In the records below, locate the line containing "Model this object", then extract it and all following lines exactly, ending with the last line.
===== RECORD LIST
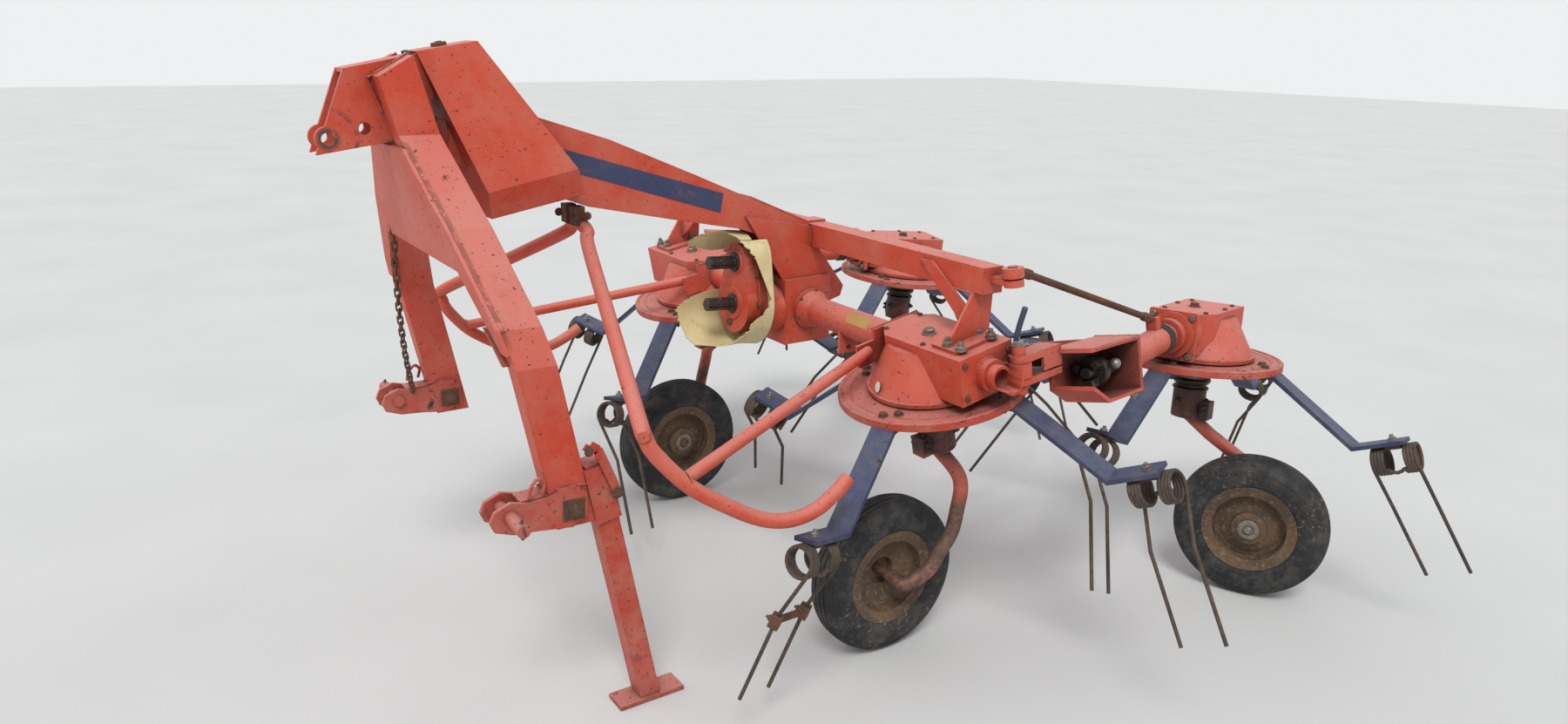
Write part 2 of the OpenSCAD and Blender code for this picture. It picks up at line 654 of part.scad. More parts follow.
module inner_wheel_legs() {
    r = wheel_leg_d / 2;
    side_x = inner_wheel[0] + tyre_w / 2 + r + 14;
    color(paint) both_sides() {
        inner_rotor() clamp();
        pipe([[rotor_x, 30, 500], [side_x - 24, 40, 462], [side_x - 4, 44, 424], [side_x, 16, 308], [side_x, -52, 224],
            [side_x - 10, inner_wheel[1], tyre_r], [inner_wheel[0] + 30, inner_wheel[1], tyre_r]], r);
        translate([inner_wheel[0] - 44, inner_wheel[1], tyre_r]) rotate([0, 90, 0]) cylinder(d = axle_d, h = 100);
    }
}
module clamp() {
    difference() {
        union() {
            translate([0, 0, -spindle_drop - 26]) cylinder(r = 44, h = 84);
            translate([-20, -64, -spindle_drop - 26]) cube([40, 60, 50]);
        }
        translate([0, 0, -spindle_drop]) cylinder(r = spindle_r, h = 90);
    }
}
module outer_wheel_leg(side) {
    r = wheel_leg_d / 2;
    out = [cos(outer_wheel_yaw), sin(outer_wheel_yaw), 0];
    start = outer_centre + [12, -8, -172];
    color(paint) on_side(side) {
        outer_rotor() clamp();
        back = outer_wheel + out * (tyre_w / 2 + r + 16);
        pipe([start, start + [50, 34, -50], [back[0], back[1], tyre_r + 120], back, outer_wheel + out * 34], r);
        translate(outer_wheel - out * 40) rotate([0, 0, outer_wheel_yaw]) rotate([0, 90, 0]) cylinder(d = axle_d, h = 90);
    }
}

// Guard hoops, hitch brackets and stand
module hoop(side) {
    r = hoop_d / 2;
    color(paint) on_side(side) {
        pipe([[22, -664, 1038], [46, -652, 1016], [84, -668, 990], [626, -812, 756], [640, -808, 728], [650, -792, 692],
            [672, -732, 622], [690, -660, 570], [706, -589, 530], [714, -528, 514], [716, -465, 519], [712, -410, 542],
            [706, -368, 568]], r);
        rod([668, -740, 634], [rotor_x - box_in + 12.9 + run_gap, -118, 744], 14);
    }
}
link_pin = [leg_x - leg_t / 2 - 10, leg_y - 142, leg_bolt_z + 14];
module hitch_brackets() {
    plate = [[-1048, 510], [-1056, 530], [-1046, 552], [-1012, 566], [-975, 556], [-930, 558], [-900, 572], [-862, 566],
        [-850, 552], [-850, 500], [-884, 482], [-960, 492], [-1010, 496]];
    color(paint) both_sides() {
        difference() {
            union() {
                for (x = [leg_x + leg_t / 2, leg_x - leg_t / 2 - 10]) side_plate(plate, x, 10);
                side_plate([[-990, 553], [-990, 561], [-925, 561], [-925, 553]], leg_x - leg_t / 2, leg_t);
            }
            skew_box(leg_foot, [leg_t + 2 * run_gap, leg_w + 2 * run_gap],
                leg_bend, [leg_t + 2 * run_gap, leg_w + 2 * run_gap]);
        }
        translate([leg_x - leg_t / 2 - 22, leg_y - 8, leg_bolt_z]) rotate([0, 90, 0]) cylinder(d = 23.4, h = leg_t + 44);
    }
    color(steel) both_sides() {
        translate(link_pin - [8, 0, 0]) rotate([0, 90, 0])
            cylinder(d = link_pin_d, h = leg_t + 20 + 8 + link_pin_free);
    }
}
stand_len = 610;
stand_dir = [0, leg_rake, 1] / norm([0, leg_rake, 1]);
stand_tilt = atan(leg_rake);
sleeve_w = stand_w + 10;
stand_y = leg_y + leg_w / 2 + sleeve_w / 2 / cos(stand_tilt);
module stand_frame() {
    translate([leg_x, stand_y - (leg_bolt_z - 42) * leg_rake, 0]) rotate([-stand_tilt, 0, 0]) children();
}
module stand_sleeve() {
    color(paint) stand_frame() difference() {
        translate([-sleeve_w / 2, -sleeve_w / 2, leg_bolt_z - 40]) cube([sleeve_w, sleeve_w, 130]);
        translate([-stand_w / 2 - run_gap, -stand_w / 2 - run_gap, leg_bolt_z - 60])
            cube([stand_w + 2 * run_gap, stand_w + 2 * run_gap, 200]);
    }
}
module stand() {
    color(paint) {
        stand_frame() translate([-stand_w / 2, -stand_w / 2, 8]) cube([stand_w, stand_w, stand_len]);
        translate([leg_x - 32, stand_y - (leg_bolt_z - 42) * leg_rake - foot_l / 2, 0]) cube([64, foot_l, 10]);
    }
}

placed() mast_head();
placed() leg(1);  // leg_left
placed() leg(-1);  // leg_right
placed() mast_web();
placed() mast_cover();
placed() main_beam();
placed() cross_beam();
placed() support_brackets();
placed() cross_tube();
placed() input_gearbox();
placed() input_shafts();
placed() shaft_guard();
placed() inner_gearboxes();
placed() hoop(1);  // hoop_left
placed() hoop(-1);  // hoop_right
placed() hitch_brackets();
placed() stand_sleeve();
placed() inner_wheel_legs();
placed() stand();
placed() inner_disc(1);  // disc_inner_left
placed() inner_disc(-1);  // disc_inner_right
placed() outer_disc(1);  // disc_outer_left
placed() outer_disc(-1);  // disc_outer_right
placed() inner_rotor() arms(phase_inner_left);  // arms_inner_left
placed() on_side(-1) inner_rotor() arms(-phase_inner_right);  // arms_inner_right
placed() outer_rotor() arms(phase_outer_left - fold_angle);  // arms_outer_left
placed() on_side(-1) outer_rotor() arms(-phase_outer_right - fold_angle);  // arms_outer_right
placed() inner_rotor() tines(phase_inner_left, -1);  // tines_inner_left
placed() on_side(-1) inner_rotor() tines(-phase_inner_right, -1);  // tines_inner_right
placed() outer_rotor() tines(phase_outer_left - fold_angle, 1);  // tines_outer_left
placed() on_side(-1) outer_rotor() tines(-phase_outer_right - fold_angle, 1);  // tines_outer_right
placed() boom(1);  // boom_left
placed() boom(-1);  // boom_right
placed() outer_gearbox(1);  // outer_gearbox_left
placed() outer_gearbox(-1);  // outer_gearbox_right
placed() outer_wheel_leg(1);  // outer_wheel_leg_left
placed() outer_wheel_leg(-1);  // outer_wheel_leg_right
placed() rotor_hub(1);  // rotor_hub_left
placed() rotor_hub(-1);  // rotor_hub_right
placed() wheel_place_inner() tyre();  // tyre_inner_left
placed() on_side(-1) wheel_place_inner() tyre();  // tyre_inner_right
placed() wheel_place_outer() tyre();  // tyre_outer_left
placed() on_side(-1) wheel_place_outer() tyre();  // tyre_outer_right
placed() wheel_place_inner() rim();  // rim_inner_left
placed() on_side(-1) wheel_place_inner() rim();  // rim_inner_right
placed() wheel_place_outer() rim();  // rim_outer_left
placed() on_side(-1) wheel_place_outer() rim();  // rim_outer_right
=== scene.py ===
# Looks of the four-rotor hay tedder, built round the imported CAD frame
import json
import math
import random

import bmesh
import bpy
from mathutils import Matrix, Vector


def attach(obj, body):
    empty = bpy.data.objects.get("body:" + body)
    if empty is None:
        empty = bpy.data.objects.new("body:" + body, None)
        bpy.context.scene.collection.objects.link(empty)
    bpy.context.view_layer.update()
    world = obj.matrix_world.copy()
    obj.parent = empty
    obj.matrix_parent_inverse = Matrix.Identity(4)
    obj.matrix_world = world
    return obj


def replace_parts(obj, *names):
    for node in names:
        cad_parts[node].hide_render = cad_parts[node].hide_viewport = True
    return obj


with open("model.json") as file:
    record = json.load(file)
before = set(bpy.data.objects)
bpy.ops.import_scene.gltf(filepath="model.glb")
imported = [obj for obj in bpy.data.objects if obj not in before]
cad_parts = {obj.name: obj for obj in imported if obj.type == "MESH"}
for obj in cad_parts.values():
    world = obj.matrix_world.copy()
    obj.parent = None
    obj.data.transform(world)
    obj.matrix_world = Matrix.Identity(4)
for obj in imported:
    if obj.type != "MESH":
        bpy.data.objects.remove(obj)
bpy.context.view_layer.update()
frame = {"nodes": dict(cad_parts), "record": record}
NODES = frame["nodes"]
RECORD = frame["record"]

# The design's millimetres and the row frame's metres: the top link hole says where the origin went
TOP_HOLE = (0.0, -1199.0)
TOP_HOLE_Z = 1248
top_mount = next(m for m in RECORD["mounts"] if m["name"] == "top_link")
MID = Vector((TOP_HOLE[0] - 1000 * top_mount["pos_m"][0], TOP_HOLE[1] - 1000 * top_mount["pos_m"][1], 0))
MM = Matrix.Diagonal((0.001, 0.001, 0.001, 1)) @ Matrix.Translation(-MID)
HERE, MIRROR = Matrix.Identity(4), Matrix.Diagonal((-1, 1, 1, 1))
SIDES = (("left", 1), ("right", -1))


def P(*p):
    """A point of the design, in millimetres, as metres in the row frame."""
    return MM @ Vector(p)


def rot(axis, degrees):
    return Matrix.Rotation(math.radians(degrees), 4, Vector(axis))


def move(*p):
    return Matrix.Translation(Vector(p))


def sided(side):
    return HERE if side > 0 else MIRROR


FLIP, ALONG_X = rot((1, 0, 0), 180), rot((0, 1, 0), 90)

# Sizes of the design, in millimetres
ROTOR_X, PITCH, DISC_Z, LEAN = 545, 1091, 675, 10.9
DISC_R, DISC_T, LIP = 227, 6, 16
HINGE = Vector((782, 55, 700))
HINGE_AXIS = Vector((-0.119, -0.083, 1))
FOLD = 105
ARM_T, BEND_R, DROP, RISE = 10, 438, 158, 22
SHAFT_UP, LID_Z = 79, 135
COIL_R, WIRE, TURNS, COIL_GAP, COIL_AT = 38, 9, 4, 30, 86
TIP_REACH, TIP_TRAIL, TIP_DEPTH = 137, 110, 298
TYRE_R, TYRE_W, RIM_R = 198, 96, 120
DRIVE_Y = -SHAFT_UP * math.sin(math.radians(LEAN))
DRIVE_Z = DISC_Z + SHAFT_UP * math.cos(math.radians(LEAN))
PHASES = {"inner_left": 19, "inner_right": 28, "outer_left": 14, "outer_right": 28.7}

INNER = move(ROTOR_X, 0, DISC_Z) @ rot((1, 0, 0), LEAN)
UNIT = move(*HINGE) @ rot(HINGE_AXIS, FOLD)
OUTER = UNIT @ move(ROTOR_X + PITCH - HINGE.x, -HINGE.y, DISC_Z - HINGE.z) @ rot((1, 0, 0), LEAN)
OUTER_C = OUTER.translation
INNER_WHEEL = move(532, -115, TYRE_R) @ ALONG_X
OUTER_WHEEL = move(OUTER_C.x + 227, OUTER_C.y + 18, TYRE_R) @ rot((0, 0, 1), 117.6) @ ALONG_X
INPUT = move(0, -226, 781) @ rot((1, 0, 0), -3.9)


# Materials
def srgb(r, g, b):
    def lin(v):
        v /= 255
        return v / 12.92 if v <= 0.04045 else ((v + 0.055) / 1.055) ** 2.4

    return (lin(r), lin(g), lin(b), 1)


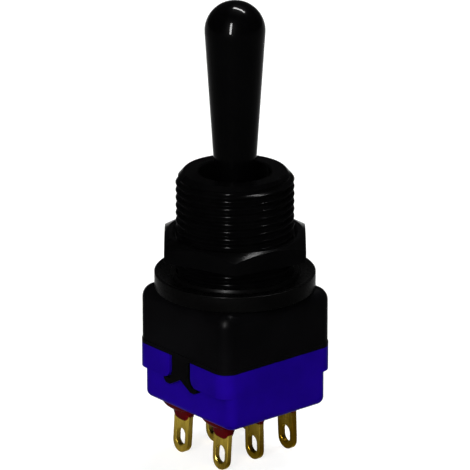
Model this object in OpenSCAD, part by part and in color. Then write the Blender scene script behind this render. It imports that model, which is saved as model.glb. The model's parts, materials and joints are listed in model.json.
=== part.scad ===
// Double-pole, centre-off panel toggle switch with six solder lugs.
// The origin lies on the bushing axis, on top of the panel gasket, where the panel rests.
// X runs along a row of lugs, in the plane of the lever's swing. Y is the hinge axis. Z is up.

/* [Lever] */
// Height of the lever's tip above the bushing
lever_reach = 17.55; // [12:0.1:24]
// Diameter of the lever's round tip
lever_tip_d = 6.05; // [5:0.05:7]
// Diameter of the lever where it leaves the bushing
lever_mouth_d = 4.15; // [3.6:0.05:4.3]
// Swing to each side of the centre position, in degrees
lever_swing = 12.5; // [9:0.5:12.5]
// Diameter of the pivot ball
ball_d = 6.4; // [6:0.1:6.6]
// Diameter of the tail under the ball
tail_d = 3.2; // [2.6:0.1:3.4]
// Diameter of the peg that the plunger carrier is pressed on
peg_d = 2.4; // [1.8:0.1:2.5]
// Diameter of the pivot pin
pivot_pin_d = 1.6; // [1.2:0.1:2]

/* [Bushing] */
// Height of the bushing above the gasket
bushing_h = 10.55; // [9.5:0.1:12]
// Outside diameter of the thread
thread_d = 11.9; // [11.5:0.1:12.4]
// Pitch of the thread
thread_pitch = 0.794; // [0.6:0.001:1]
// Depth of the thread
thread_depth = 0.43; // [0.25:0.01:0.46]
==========
WRITTEN SOLUTION:
Model this object in OpenSCAD, part by part and in color. Then write the Blender scene script behind this render. It imports that model, which is saved as model.glb. The model's parts, materials and joints are listed in model.json.
=== part.scad ===
// Double-pole, centre-off panel toggle switch with six solder lugs.
// The origin lies on the bushing axis, on top of the panel gasket, where the panel rests.
// X runs along a row of lugs, in the plane of the lever's swing. Y is the hinge axis. Z is up.

/* [Lever] */
// Height of the lever's tip above the bushing
lever_reach = 17.55; // [12:0.1:24]
// Diameter of the lever's round tip
lever_tip_d = 6.05; // [5:0.05:7]
// Diameter of the lever where it leaves the bushing
lever_mouth_d = 4.15; // [3.6:0.05:4.3]
// Swing to each side of the centre position, in degrees
lever_swing = 12.5; // [9:0.5:12.5]
// Diameter of the pivot ball
ball_d = 6.4; // [6:0.1:6.6]
// Diameter of the tail under the ball
tail_d = 3.2; // [2.6:0.1:3.4]
// Diameter of the peg that the plunger carrier is pressed on
peg_d = 2.4; // [1.8:0.1:2.5]
// Diameter of the pivot pin
pivot_pin_d = 1.6; // [1.2:0.1:2]

/* [Bushing] */
// Height of the bushing above the gasket
bushing_h = 10.55; // [9.5:0.1:12]
// Outside diameter of the thread
thread_d = 11.9; // [11.5:0.1:12.4]
// Pitch of the thread
thread_pitch = 0.794; // [0.6:0.001:1]
// Depth of the thread
thread_depth = 0.43; // [0.25:0.01:0.46]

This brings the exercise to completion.